---------- SUPPLIED INFORMATION ----------
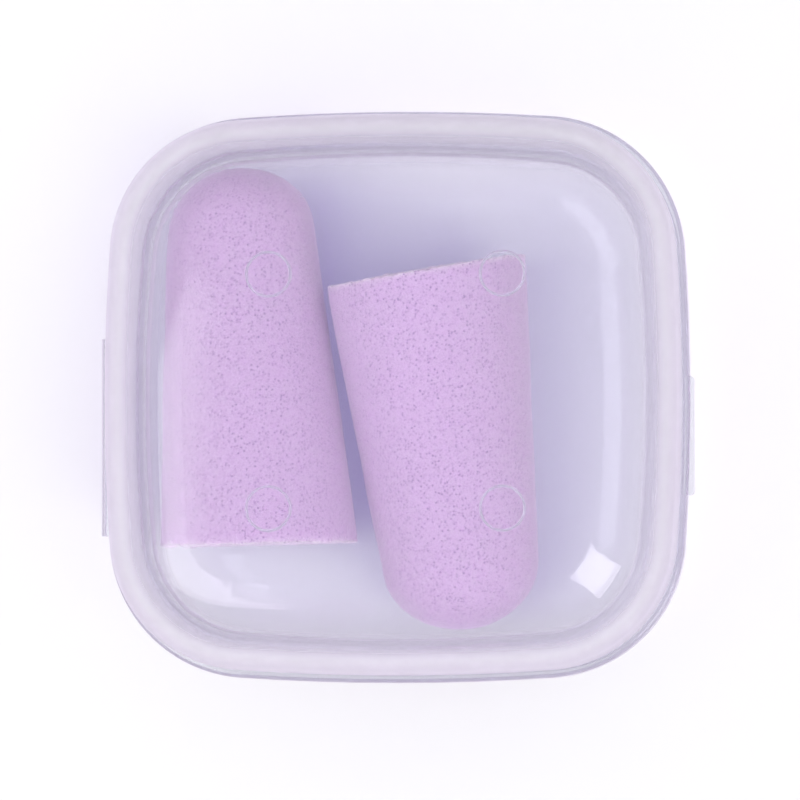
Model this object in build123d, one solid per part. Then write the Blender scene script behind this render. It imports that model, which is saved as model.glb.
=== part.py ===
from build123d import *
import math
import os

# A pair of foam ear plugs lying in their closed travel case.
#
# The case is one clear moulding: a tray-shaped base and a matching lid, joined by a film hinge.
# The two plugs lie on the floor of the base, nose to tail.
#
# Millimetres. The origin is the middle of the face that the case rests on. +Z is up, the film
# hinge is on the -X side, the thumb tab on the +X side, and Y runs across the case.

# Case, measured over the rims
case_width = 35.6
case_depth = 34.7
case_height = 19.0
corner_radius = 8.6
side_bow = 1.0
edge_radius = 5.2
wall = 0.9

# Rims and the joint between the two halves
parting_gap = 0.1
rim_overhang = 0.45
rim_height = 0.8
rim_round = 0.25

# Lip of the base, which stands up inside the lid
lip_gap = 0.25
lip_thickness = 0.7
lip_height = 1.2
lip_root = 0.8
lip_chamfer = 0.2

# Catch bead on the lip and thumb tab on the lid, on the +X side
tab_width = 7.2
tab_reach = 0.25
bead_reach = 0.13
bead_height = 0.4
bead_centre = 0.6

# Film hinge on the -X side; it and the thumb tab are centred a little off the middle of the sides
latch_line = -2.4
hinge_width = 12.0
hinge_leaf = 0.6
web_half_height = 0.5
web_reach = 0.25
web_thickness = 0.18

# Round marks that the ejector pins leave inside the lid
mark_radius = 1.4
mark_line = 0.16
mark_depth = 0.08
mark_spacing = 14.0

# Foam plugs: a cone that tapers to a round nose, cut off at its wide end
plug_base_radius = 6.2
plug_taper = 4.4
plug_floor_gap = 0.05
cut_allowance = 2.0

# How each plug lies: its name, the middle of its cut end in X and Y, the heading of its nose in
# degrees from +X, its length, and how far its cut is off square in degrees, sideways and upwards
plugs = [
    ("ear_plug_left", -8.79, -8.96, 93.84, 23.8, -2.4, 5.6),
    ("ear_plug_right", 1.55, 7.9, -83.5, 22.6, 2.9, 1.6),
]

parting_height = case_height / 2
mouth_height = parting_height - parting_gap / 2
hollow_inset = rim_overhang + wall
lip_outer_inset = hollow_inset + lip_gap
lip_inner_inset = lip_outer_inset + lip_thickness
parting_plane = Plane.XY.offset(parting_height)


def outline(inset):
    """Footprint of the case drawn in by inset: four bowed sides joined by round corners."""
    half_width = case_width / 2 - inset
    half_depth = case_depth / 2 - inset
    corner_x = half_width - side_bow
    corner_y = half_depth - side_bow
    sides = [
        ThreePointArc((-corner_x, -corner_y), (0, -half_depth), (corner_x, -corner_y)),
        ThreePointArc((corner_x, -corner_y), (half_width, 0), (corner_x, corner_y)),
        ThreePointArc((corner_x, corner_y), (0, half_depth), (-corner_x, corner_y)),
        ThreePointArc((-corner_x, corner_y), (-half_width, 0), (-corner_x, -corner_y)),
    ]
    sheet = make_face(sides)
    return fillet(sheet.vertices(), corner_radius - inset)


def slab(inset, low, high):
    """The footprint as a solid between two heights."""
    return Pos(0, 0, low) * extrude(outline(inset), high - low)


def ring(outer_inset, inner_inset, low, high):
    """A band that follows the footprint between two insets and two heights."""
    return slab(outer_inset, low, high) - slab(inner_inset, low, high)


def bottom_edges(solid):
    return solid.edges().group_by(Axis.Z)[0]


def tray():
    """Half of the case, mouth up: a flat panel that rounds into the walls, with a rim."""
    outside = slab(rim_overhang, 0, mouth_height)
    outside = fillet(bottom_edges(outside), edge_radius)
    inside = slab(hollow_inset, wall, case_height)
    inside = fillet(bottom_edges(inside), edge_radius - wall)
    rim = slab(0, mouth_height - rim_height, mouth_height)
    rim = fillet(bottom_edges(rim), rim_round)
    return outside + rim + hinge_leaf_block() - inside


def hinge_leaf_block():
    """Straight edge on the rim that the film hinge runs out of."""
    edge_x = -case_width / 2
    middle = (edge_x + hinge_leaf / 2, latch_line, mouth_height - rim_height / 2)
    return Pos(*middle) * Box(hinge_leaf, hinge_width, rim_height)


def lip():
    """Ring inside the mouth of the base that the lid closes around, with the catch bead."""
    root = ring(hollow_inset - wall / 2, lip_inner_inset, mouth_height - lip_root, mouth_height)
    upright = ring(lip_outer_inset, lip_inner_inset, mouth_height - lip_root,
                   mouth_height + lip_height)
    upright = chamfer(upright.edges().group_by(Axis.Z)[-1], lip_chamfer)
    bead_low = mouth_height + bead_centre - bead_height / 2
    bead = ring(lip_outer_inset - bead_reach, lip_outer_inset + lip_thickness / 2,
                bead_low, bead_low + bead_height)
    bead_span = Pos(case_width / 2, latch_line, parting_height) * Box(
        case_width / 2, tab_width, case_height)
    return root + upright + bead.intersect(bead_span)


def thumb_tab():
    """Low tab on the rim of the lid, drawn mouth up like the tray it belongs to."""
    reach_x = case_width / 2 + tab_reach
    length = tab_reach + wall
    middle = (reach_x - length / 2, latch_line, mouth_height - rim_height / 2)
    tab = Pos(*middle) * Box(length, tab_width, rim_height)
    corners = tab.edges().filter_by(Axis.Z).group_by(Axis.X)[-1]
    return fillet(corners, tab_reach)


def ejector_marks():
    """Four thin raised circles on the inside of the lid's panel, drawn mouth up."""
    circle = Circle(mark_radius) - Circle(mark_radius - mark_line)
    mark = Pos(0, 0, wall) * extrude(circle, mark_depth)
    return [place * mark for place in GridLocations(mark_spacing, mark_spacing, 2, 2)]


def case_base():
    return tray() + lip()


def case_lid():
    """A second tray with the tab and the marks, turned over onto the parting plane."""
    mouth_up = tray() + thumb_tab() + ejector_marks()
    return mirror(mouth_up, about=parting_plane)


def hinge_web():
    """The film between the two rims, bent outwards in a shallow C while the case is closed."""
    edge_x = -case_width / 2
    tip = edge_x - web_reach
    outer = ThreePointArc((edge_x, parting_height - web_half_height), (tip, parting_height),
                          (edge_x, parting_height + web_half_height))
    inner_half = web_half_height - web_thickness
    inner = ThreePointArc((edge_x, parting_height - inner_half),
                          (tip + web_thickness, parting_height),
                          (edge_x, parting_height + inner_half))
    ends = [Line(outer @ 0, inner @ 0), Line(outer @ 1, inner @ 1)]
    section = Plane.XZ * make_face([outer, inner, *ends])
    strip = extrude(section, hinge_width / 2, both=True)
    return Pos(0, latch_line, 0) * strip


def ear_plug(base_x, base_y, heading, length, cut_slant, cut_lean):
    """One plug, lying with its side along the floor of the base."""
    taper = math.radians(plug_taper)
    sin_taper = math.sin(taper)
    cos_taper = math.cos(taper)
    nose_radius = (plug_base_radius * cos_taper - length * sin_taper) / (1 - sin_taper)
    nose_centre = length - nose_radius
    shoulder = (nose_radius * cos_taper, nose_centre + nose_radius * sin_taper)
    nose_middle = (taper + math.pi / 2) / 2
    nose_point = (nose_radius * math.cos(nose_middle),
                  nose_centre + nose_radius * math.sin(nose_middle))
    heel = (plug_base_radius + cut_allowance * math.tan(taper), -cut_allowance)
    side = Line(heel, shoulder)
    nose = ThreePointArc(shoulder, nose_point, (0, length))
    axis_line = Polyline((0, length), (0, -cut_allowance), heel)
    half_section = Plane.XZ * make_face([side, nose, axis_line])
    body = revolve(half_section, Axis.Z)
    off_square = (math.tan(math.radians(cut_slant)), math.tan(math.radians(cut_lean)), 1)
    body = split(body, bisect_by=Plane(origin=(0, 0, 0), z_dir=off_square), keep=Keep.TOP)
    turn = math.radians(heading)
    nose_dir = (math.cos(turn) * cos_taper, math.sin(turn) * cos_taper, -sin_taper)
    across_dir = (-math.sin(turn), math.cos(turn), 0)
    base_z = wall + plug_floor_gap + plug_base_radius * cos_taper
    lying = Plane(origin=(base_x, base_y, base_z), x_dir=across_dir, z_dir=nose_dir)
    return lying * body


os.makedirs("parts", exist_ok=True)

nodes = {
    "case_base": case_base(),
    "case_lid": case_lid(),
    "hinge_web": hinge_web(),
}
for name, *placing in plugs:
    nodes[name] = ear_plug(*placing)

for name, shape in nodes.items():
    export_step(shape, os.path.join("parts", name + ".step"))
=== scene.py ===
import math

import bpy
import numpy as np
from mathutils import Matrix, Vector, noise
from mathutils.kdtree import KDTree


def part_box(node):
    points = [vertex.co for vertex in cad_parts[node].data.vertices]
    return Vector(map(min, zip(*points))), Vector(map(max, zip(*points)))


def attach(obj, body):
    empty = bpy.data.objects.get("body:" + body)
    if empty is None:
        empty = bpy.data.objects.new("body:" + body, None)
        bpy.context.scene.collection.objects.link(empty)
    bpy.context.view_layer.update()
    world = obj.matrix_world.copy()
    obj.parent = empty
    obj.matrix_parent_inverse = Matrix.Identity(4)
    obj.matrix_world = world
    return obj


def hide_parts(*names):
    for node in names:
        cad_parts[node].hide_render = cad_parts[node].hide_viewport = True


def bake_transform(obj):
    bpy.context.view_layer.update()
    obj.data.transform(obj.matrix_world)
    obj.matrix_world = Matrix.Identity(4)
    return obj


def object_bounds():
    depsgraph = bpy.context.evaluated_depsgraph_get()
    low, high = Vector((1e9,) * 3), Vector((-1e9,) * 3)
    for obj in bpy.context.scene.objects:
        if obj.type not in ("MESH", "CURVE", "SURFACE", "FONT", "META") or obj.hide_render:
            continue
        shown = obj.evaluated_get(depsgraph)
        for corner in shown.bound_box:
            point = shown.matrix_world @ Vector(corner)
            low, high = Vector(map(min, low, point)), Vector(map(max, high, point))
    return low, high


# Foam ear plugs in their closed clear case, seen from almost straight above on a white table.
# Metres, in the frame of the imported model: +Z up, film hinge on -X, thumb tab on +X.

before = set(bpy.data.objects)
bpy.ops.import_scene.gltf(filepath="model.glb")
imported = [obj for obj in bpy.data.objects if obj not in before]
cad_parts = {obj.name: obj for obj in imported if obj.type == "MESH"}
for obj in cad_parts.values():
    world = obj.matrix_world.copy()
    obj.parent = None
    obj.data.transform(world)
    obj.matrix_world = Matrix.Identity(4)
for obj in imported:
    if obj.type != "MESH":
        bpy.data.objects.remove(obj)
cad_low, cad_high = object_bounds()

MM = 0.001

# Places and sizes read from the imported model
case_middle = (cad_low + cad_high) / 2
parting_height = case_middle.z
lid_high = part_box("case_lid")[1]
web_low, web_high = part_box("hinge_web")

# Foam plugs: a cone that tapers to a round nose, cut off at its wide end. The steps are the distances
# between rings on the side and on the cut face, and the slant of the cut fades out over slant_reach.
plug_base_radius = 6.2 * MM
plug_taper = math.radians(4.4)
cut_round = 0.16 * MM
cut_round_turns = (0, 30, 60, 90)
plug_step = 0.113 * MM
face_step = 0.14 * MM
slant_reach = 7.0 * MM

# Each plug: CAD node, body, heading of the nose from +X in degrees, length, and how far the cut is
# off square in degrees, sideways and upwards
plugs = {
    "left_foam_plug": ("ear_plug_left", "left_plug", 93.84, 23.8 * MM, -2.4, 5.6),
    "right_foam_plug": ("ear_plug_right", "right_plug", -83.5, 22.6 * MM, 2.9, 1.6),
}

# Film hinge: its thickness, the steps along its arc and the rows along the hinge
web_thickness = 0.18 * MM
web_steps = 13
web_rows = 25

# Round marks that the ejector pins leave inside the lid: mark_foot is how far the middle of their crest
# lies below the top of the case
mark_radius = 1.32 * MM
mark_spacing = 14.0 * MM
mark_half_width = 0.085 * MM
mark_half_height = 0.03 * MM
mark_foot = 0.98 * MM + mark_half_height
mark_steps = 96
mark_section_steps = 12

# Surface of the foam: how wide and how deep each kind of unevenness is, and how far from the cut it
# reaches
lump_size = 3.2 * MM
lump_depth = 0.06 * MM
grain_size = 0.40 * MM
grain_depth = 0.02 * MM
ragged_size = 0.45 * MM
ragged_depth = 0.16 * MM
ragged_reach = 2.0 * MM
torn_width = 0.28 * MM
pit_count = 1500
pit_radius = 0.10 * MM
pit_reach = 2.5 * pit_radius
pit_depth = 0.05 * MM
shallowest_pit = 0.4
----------
EXERCISE DETAILS: Extract exactly and only the lines above from the line containing "for name, *placing" through the line containing "for corner in", both end lines included.

RESULT OF THIS EXERCISE:
for name, *placing in plugs:
    nodes[name] = ear_plug(*placing)

for name, shape in nodes.items():
    export_step(shape, os.path.join("parts", name + ".step"))
=== scene.py ===
import math

import bpy
import numpy as np
from mathutils import Matrix, Vector, noise
from mathutils.kdtree import KDTree


def part_box(node):
    points = [vertex.co for vertex in cad_parts[node].data.vertices]
    return Vector(map(min, zip(*points))), Vector(map(max, zip(*points)))


def attach(obj, body):
    empty = bpy.data.objects.get("body:" + body)
    if empty is None:
        empty = bpy.data.objects.new("body:" + body, None)
        bpy.context.scene.collection.objects.link(empty)
    bpy.context.view_layer.update()
    world = obj.matrix_world.copy()
    obj.parent = empty
    obj.matrix_parent_inverse = Matrix.Identity(4)
    obj.matrix_world = world
    return obj


def hide_parts(*names):
    for node in names:
        cad_parts[node].hide_render = cad_parts[node].hide_viewport = True


def bake_transform(obj):
    bpy.context.view_layer.update()
    obj.data.transform(obj.matrix_world)
    obj.matrix_world = Matrix.Identity(4)
    return obj


def object_bounds():
    depsgraph = bpy.context.evaluated_depsgraph_get()
    low, high = Vector((1e9,) * 3), Vector((-1e9,) * 3)
    for obj in bpy.context.scene.objects:
        if obj.type not in ("MESH", "CURVE", "SURFACE", "FONT", "META") or obj.hide_render:
            continue
        shown = obj.evaluated_get(depsgraph)
        for corner in shown.bound_box:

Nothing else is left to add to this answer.